Of course, one of the biggest obstacles that comes with writing a musical with someone else’s songs is, well, getting to use that someone else’s songs legally. While Acar isn’t at liberty to say much about securing rights to use Panic’s back catalog (for obvious reasons), she says that while it’s been a long road, it’s something they’ve been working diligently on. “We’ve made major steps,” she promises.

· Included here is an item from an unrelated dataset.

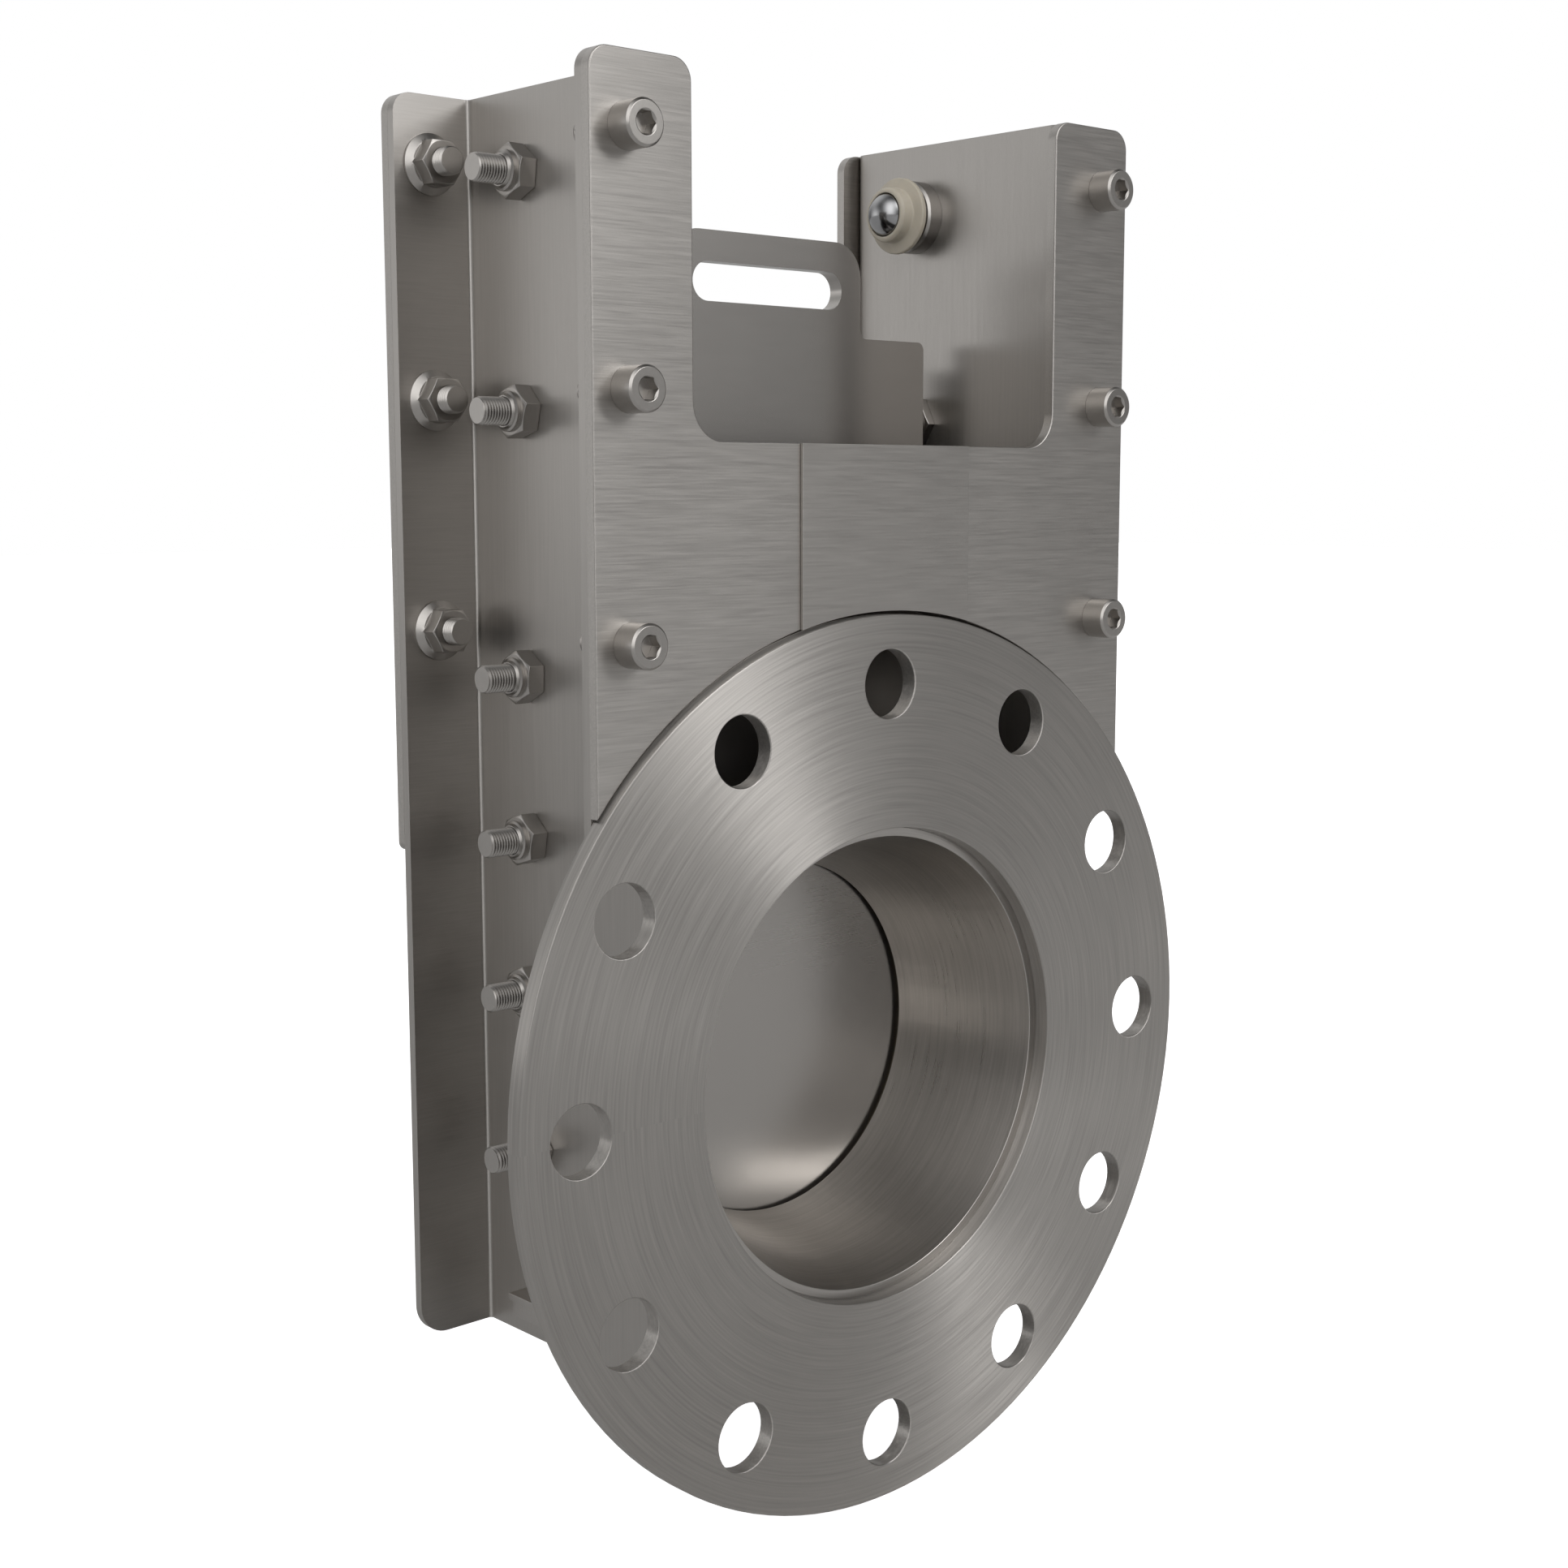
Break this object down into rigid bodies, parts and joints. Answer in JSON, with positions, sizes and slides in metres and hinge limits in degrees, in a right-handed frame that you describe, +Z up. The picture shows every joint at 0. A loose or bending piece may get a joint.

Much like the rights, funding for the musical (always pricy ventures) isn’t a huge concern for the brain trust behind P!TM. Despite an Indiegogo campaign that struggled to get off the ground, Acar says that crowdfunding was never meant as P!TM’s major source of funding. And, again like the rights, there’s not much she could disclose about funding just yet. “The Indiegogo is something we did before the exposure,” she explains. “We can’t discuss now, but we have avenues, and it’s not a big concern.”

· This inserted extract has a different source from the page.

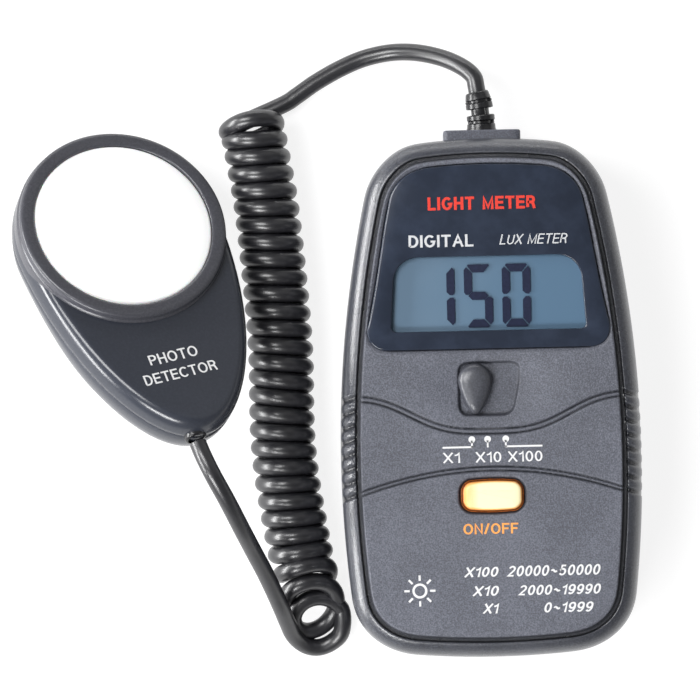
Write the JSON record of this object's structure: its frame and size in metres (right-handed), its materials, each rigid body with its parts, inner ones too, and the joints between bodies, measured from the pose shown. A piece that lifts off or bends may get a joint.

That unexpected exposure thrust P!TM into the spotlight (pun fully and wholeheartedly intended) before the duo expected the musical to gain much buzz, especially for a project that’s still in its infancy phase. “I actually remember it happening,” Acar recalls, “It was just sort of everywhere, and we were out of our minds, jumping up and down. It definitely encouraged us.”

As with any story that picks up traction on the Web, the media buzz came with its fair share of naysayers who scoffed at the idea or predicted an imminent slap from a cease and desist letter from the Panic! camp. But Acar says the creative team behind P!TM stays motivated in the face of negative energy.

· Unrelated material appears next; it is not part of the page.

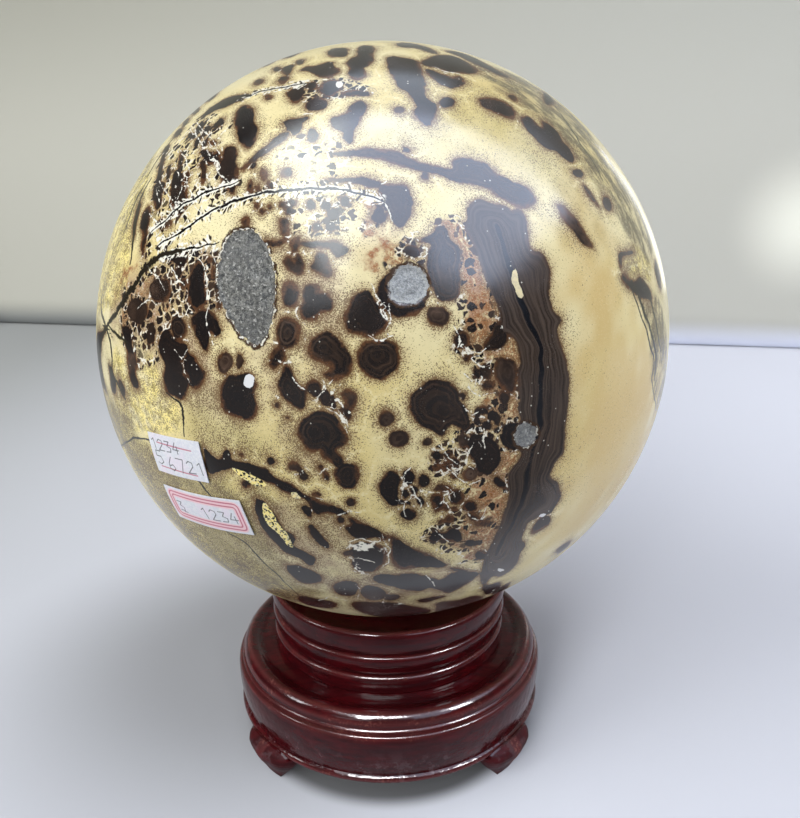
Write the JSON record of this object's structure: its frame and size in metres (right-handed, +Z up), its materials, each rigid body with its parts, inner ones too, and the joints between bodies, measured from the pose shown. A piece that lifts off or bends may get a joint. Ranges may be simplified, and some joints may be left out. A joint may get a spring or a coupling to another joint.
{
  "type": "picture jasper sphere",
  "caption": "Polished picture jasper sphere with druse patches and paper stickers, resting in the dished collar of a turned wooden stand on carved feet.",
  "frame": {"origin": "on the surface that the four feet stand on, straight below the centre of the sphere, which is the axis of the turned stand", "axes": "+Z up along the axis of the stand, through the centre of the sphere; -Y is the front, the side with the two stickers to the left; +X is to the right seen from the front"},
  "size_m": [0.189, 0.189, 0.243],
  "materials": {
    "jasper": "high polish, pale cream-yellow with near-black spots, bands and veins",
    "lacquered_wood": "glossy dark red lacquer, worn at the edges",
    "paper": "satin white sticker paper with red rules and black pen"
  },
  "bodies": {
    "root": {"stone_sphere": "jasper", "upper_label": "paper", "lower_label": "paper", "collar": "lacquered_wood", "base": "lacquered_wood", "foot_front_right": "lacquered_wood", "foot_back_right": "lacquered_wood", "foot_back_left": "lacquered_wood", "foot_front_left": "lacquered_wood"}
  },
  "joints": []
}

“If something is worth doing, there are going to be haters,” Acar says. “We’re getting a lot of reactions that are good, and some that aren’t.”

Whatever backlash P!TM has met hasn’t deterred the project in the slightest. The musical is fully cast, and Acar says they have an industry workshop in June. The goal — as has been the standard for every playwright since roughly the beginning of time — is getting P!TM to Broadway, but that’s not where the dream stops in the slightest.

“I don’t want to limit it,” Acar says. “I could see it going to film, or maybe a tour. Broadway is definitely our goal, but we think it can do so much more, too.”